┌──
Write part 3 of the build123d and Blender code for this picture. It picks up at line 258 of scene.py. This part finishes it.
└──
┌──
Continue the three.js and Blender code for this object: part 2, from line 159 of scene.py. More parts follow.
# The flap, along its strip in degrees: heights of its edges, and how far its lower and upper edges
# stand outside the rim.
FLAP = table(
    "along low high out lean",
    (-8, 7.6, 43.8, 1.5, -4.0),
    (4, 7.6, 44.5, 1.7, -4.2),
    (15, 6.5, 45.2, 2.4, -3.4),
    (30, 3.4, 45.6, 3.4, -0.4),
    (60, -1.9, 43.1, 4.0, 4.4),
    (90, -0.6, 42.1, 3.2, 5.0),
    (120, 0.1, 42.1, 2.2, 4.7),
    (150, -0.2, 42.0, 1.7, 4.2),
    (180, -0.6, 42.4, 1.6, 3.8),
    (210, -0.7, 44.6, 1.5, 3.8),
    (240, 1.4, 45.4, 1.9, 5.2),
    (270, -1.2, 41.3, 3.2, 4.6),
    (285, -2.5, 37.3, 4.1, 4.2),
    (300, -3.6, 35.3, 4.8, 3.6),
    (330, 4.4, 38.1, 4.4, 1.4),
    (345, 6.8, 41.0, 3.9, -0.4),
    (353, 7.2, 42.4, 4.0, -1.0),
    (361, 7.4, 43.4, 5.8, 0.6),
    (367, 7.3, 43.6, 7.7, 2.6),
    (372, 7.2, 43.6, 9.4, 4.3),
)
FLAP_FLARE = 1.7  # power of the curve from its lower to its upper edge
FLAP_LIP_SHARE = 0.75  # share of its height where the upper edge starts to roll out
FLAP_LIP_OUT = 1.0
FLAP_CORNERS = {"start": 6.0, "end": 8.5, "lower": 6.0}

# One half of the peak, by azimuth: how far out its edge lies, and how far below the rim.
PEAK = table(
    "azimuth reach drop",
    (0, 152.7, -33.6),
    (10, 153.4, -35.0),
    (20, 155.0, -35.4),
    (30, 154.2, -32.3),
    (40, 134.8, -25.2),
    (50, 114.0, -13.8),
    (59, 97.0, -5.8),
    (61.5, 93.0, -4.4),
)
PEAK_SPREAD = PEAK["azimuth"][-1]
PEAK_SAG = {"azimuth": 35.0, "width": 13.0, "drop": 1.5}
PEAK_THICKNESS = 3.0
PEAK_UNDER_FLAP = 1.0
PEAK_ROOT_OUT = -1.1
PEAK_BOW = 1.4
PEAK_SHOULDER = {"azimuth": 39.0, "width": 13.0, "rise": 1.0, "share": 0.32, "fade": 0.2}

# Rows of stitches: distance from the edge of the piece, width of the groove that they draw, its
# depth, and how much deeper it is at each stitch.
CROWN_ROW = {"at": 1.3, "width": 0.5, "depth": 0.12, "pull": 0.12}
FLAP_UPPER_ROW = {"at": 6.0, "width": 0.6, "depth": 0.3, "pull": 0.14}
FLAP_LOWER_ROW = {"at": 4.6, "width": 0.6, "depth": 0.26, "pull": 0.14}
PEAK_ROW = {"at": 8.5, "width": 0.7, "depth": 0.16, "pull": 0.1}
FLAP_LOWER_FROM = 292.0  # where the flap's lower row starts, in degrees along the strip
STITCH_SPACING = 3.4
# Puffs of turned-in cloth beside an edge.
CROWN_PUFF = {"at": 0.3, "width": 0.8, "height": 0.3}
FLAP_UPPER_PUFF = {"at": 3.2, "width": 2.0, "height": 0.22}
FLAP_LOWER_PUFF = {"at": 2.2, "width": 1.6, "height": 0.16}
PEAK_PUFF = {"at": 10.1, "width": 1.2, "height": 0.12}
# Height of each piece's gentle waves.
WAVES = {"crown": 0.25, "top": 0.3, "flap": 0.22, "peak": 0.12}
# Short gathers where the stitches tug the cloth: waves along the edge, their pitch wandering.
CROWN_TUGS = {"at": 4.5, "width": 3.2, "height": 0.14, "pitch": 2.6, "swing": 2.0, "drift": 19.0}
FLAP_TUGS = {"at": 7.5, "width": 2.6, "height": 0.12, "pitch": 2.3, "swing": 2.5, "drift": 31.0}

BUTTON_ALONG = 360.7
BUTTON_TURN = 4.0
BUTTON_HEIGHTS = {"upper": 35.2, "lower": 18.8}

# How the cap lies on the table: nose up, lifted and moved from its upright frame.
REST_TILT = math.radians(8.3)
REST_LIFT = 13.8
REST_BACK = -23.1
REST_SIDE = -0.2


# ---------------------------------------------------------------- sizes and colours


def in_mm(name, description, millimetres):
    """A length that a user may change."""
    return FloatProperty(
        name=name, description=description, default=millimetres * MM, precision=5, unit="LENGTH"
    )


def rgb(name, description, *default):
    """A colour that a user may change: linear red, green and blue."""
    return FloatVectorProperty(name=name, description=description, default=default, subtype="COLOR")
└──
AIM OF THE TASK:
Review the material and copy each line in which the word "part" appears.

EXERCISE SOLUTION:
Write part 3 of the build123d and Blender code for this picture. It picks up at line 258 of scene.py. This part finishes it.
Continue the three.js and Blender code for this object: part 2, from line 159 of scene.py. More parts follow.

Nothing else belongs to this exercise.